The Chinese Foreign Ministry has voiced "serious concern" about the US officials's remarks.
Spokeswoman Hua Chunying told a press conference on Wednesday that China supported freedom of navigation in the South China Sea but "freedom of navigation does not give one country's military aircraft and ships free access to another country's territorial waters and airspace."
She said China would "resolutely safeguard its territorial sovereignty" and urged the US "not to take any risks or make any provocations."
An Australian Defence Department spokesperson said the department was "aware of the comments made by a US official in Congressional testimony overnight."
In an apparent reference to Assistant Secretary Shear's remarks about China added that the US Government "has contacted us to advise that the official misspoke."
The Defence Department spokesperson insisted that military cooperation between Australia and the United States is "not directed at any one country."
However the spokesperson did not dispute the report that the US plans to deploy B-1 bombers and surveillance aircraft to Australia and declined to answer specific questions about any such deployments.
"The specifics of the future force posture cooperation are yet to be finalised," the spokesperson said. "Details are subject to continuing discussions between Australia and the United States. A range a different US aircraft already visits Australia for exercises and training.
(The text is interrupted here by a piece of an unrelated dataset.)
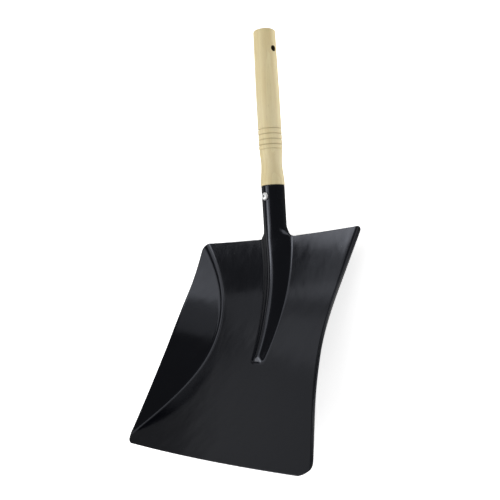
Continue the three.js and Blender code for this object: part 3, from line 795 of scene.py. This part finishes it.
def bump(tree, height, distance, normal=None):
    inputs = {"Height": height, "Distance": distance}
    if normal:
        inputs["Normal"] = normal
    return add(tree, "ShaderNodeBump", inputs).outputs[0]


def marked(tree, name):
    """A number that mark() stored at the piece's points."""
    return add(tree, "ShaderNodeAttribute", attribute_name=name).outputs["Fac"]


def black_enamel():
    """Stoved black paint on pressed steel: fine orange peel, handling marks, dust and a worn edge."""
    material, tree, shader = new_material("black_enamel")
    place = place_in(tree)
    broad = noise(tree, place, 22, 4)
    smears = noise(tree, place_in(tree, (90, 18, 90), (0.3, 0.2, 0.5)), 1, 5, 0.65)
    scratches = noise(tree, place_in(tree, (2600, 45, 2600), (0.1, 0.0, 0.7)), 1, 2)
    scratch = remap(tree, scratches, 0.66, 0.74, 0, 1)
    worn = remap(tree, marked(tree, "rim_distance"), 0.15, 0.9, 1, 0)
    chips = remap(tree, noise(tree, place, 160, 4), 0.42, 0.62, 0, 1)
    dust = add(tree, "ShaderNodeTexVoronoi", {"Vector": place, "Scale": 95.0, "Randomness": 1.0})
    speck = remap(tree, dust.outputs["Distance"], 0.03, 0.05, 1, 0)
    lone = remap(tree, noise(tree, place, 33, 1), 0.66, 0.68, 0, 1)

    deep, faded = (0.0012, 0.0014, 0.0026), (0.0019, 0.0022, 0.0038)
    scuffed, bare, dusty = (0.05, 0.05, 0.052), (0.09, 0.09, 0.095), (0.3, 0.29, 0.27)
    colour = blend_colours(tree, remap(tree, broad, 0.3, 0.7, 0, 1), deep, faded)
    colour = tint(tree, colour, scratch, 0.25, scuffed)
    colour = tint(tree, colour, calculate(tree, "MULTIPLY", worn, chips), 0.35, bare)
    colour = tint(tree, colour, calculate(tree, "MULTIPLY", speck, lone), 0.6, dusty)
    tree.links.new(colour, shader.inputs["Base Color"])

    roughness = remap(tree, broad, 0.3, 0.7, 0.12, 0.16)
    roughness = calculate(tree, "ADD", roughness, remap(tree, smears, 0.45, 0.75, 0, 0.05))
    roughness = calculate(tree, "ADD", roughness, calculate(tree, "MULTIPLY", scratch, 0.06))
    tree.links.new(roughness, shader.inputs["Roughness"])

    ripple = noise(tree, place_in(tree, (34, 22, 34), (0.2, 0.1, 0.4)), 1, 2)
    skin = bump(tree, ripple, 0.22 * MM)
    skin = bump(tree, noise(tree, place, 420, 2), 0.005 * MM, skin)
    skin = bump(tree, noise(tree, place, 60, 2), 0.01 * MM, skin)
    tree.links.new(skin, shader.inputs["Normal"])
    shader.inputs["Specular IOR Level"].default_value = 0.57
    shader.inputs["Specular Tint"].default_value = (0.84, 0.88, 1.0, 1)
    return material


def pale_wood():
    """Turned pale hardwood under thin lacquer: growth rings and short pores, with painted shade in the
    grooves and the bore.
    """
    material, tree, shader = new_material("pale_wood")
    turn = (-AXIS_SLOPE, 0, 0)
    streaks = noise(tree, place_in(tree, (260, 9, 260), turn), 1, 4, 0.6)
    from_pith = add(tree, "ShaderNodeVectorMath", {
        0: place_in(tree, (1, 0.06, 1), turn),
        1: (0.055, 0.0, 0.02),
    }, operation="ADD").outputs[0]
    rings = add(tree, "ShaderNodeTexWave", {
        "Vector": from_pith, "Scale": 95.0, "Distortion": 2.2, "Detail": 2.0, "Detail Scale": 1.2,
    }, wave_type="RINGS", rings_direction="Y", wave_profile="SAW").outputs["Fac"]
    pores = noise(tree, place_in(tree, (2600, 120, 2600), turn), 1, 2)
    pore = remap(tree, pores, 0.62, 0.72, 0, 1)
    broad = noise(tree, place_in(tree, (40, 9, 40), turn), 1, 3)
    # Painted shade: how deep a point lies in a turned groove
    groove = remap(tree, marked(tree, "groove"), 0.1, 0.9, 0, 1)
    # Painted shade: the wall of the bore through the handle's end
    bore = remap(tree, marked(tree, "bore"), 0.2, 0.9, 0, 1)

    streak_dark, streak_pale, late_ring = (0.80, 0.665, 0.36), (0.89, 0.775, 0.46), (0.74, 0.58, 0.29)
    pale_band, pore_brown = (0.88, 0.785, 0.53), (0.42, 0.30, 0.15)
    # The last two colours are painted shade: brown in the grooves, nearly black in the bore.
    groove_painted_shade, bore_painted_shade = (0.30, 0.21, 0.10), (0.05, 0.035, 0.015)
    colour = blend_colours(tree, remap(tree, streaks, 0.3, 0.7, 0, 1), streak_dark, streak_pale)
    colour = tint(tree, colour, rings, 0.55, late_ring)
    colour = tint(tree, colour, remap(tree, broad, 0.4, 0.7, 0, 1), 0.6, pale_band)
    colour = tint(tree, colour, pore, 0.35, pore_brown)
    # Painted shade, darker in the turned grooves
    colour = tint(tree, colour, groove, 0.5, groove_painted_shade)
    # Painted shade inside the bore, nearly black
    colour = blend_colours(tree, bore, colour, bore_painted_shade)
    tree.links.new(colour, shader.inputs["Base Color"])
    tree.links.new(remap(tree, streaks, 0.3, 0.7, 0.42, 0.55), shader.inputs["Roughness"])
    grain = bump(tree, streaks, 0.06 * MM)
    tree.links.new(bump(tree, pore, -0.05 * MM, grain), shader.inputs["Normal"])
    shader.inputs["Specular IOR Level"].default_value = 0.4
    return material


def bright_zinc():
    """Bright zinc plate: a mottled satin skin, and painted shade on the floor of the recess."""
    material, tree, shader = new_material("bright_zinc")
    place = place_in(tree)
    mottled = remap(tree, noise(tree, place, 900, 3), 0.35, 0.65, 0, 1)
    # Painted shade: the recess floor is marked and painted near black
    recess = remap(tree, marked(tree, "recess"), 0.1, 0.5, 0, 1)
    # The last colour is painted shade for the recess floor.
    dull, bright, recess_painted_shade = (0.85, 0.86, 0.87), (0.94, 0.94, 0.93), (0.02, 0.02, 0.024)
    colour = blend_colours(tree, recess, blend_colours(tree, mottled, dull, bright), recess_painted_shade)
    tree.links.new(colour, shader.inputs["Base Color"])
    satin = noise(tree, place, 2200, 2)
    tree.links.new(remap(tree, satin, 0.3, 0.7, 0.34, 0.44), shader.inputs["Roughness"])
    tree.links.new(bump(tree, noise(tree, place, 5000, 2), 0.006 * MM), shader.inputs["Normal"])
    shader.inputs["Metallic"].default_value = 0.5
    return material


# ---- The object ----

for piece, node, slot, material in (
    (make_pan(), "pan_with_socket", "black_enamel", black_enamel()),
    (make_handle(), "handle", "pale_wood", pale_wood()),
    (make_screw(), "socket_screw", "zinc", bright_zinc()),
):
    piece.data.materials.clear()
    piece.data.materials.append(material)
    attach(piece, "root")
    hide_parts(node)

# ---- Studio ----

def studio_surface(kind, corners, faces, shade, glow):
    """A plain matt surface of the studio that also gives off some light of its own."""
    mesh = bpy.data.meshes.new("studio_" + kind)
    mesh.from_pydata(corners, [], faces)
    surface = bpy.data.objects.new("studio_" + kind, mesh)
    bpy.context.scene.collection.objects.link(surface)
    material, _, shader = new_material("pale_" + kind)
    shader.inputs["Base Color"].default_value = (shade, shade, shade, 1)
    shader.inputs["Emission Color"].default_value = (1, 1, 1, 1)
    shader.inputs["Emission Strength"].default_value = glow
    mesh.materials.append(material)
    surface.visible_glossy = False
    return surface, shader


def make_floor():
    """A pale floor that the object throws a soft shadow on but doesn't mirror."""
    half = FLOOR_SIZE / 2
    corners = [(-half, -half, 0), (half, -half, 0), (half, half, 0), (-half, half, 0)]
    floor, shader = studio_surface("floor", corners, [(0, 1, 2, 3)], FLOOR_SHADE, FLOOR_GLOW)
    shader.inputs["Roughness"].default_value = 0.8


def make_backdrop():
    """A round wall behind the floor, as pale as its far edge. It sends no light to the object."""
    turns = even(0, 2 * math.pi, BACKDROP_SIDES)
    ring = [(BACKDROP_RADIUS * math.cos(turn), BACKDROP_RADIUS * math.sin(turn)) for turn in turns]
    corners = [(x, y, z) for z in (0, BACKDROP_HEIGHT) for x, y in ring]
    following = [(i, (i + 1) % BACKDROP_SIDES) for i in range(BACKDROP_SIDES)]
    faces = [(i, j, j + BACKDROP_SIDES, i + BACKDROP_SIDES) for i, j in following]
    backdrop, shader = studio_surface("backdrop", corners, faces, 0, BACKDROP_GLOW)
    shader.inputs["Roughness"].default_value = 1.0
    shader.inputs["Specular IOR Level"].default_value = 0.0
    backdrop.visible_diffuse = False
    backdrop.visible_shadow = False


def softbox(name, azimuth_deg, elevation_deg, spread_deg, radiance):
    """A rectangular lamp facing the object: its azimuth is from +Y towards +X, and its spread is
    its width and height in degrees."""
    azimuth, elevation = math.radians(azimuth_deg), math.radians(elevation_deg)
    direction = Vector((
        math.sin(azimuth) * math.cos(elevation),
        math.cos(azimuth) * math.cos(elevation),
        math.sin(elevation),
    ))
    width, height = (2 * LAMP_DISTANCE * math.tan(math.radians(angle / 2)) for angle in spread_deg)
    light = bpy.data.lights.new(name, "AREA")
    light.shape = "RECTANGLE"
    light.size, light.size_y = width, height
    light.energy = radiance * math.pi * width * height
    lamp = bpy.data.objects.new(name, light)
    lamp.location = Vector((VIEW_TARGET + SHIFT) * MM) + direction * LAMP_DISTANCE
    lamp.rotation_euler = direction.to_track_quat("Z", "Y").to_euler()
    lamp.visible_camera = False
    bpy.context.scene.collection.objects.link(lamp)


def make_world():
    world = bpy.data.worlds.new("studio")
    world.use_nodes = True
    background = world.node_tree.nodes["Background"]
    background.inputs["Color"].default_value = (1, 1, 1, 1)
    background.inputs["Strength"].default_value = WORLD_STRENGTH
    bpy.context.scene.world = world


def make_camera():
    """The view: round by an azimuth from -Y towards +X, up by an elevation, and rolled."""
    azimuth, elevation = math.radians(VIEW_AZIMUTH_DEG), math.radians(VIEW_ELEVATION_DEG)
    forward = Vector((
        -math.sin(azimuth) * math.cos(elevation),
        math.cos(azimuth) * math.cos(elevation),
        -math.sin(elevation),
    ))
    level = Vector((math.cos(azimuth), math.sin(azimuth), 0))
    upright = level.cross(forward)
    roll = math.radians(VIEW_ROLL_DEG)
    right = level * math.cos(roll) + upright * math.sin(roll)
    up = right.cross(forward)
    turn = Matrix((right, up, -forward)).transposed().to_4x4()
    place = Matrix.Translation((Vector(VIEW_TARGET + SHIFT) - forward * VIEW_DISTANCE) * MM)
    lens = bpy.data.cameras.new("camera")
    lens.lens = VIEW_LENS
    lens.sensor_width = VIEW_SENSOR
    lens.clip_start, lens.clip_end = CAMERA_CLIP
    camera = bpy.data.objects.new("camera", lens)
    camera.matrix_world = place @ turn
    bpy.context.scene.collection.objects.link(camera)
    bpy.context.scene.camera = camera


make_floor()
make_backdrop()
make_world()
make_camera()
softbox("front_window", -131, 45, (25, 38), 2.3)
softbox("front_fill", -162, 36, (56, 56), 1.55)
softbox("overhead", -90, 78, (46, 20), 1.2)
softbox("rear_window", 38, 42, (24, 40), 1.25)
softbox("rear_fill", -13, 44, (80, 42), 0.27)
softbox("rear_high", -66, 48, (28, 18), 0.28)
softbox("rear_corner", 60, 34, (24, 20), 0.4)
softbox("side_window", -104, 59, (32, 18), 0.75)
softbox("side_low", -94, 14, (40, 20), 0.36)
bpy.context.scene.view_settings.view_transform = "Standard"

bpy.context.view_layer.update()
Increased cooperation will build on these activities."
Opposition Leader Bill Shorten said he wasn't aware of the report but backed the Amercian -Australian alliance.
"I think our region knows we have the ANZUS alliance," he said.
"I don't think anyone's ever said we shouldn't have the American alliance but what I think Asian economies and societies want to see is deeper engagement and engagement isn't just trade," he said.